Tuesday, February 06, 2007

Bush Budget Funds NASA, Cuts EPA

Wired

By Luke O'Brien
Feb, 05, 2007

WASHINGTON -- President Bush unveiled his $2.9 trillion budget request for next year Monday, beefing up spending for NASA while cutting back environmental protection and several science research programs.

With more than $140 billion set aside for research and development, the proposal is a mixed bag for scientists and engineers around the country. It was greeted by Congress with everything from tempered enthusiasm to outright derision.

Leading Democrats criticized the White House for the uneven approach. "The president once again is using a 'robbing Peter to pay Paul' approach," said House Science and Technology Committee chairman Bart Gordon (D-Tennessee) in a statement Monday.

Among other complaints, Gordon noted that the budget request increases overall funding at the National Science Foundation to $6.4 billion, but cuts funding for K-12 math and science educational programs run by the foundation.

Other agencies face a similar discrepancy. The White House is asking for $17.3 billion dollars for NASA, an increase of more than $1 billion. But much of that money will be directed toward manned space exploration, which diverts funds from other research initiatives.

Some of the president's plans for space exploration include: spending $1 billion to design and develop Orion, "a crewed spacecraft that will return humans to the moon"; doling out $436 million over three years in award money to private developers to build spaceships that will resupply the International Space Station; and spending $345 million to create the Mars Science Laboratory to "increase our knowledge of the Martian environment and test technologies that may assist human exploration."

In his State of the Union address last January, Bush promised to tackle the more terrestrial problem of U.S. dependence on foreign oil. The president proposed a range of clean fuel technologies. His budget request follows suit, asking for around $640 million to develop solar power, biofuels and hydrogen power. But the request also asks for $385 million to burn more coal, one of the dirtiest sources of energy.

"This is a bag of snakes," said Marchant Wentworth, the legislative representative for clean energy for the Union of Concerned Scientists. According to Wentworth, the budget request doesn't do enough to tap into solar, wind and hydropower.

"We already know how to make clean, renewable energy," Wentworth said. "But the research and development of any renewable technology has to go hand in hand with its market development. That's one of the things that's lacking" in the budget request.

Wentworth said he would have preferred to see the administration ask for a renewable energy standard to force public utilities to ramp up their use of clean energy.

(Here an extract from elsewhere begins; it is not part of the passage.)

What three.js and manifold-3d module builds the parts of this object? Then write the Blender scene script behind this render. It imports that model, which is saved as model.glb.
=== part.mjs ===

Some agencies were happier than others Monday. Although the White House proposed to cut overall funding for the National Institute of Standards and Technology by 4 percent to $640.7 million, the institute received a big boost to its nanotechnology programs, prompting its director, William Jeffrey, to declare Monday a "great day" in a press briefing.

Other initiatives in the budget request called for protecting the nation's fisheries through market-based approaches, improved weather satellites and hurricane prediction, and an "ocean action" plan that would provide $80 million to advance ocean science and research. The White House wants to cut Environmental Protection Agency funding again and has also requested more than $865 million to develop better bomb-sniffing technologies, and $463 million for the US-VISIT program to tighten border security and roll out biometric devices.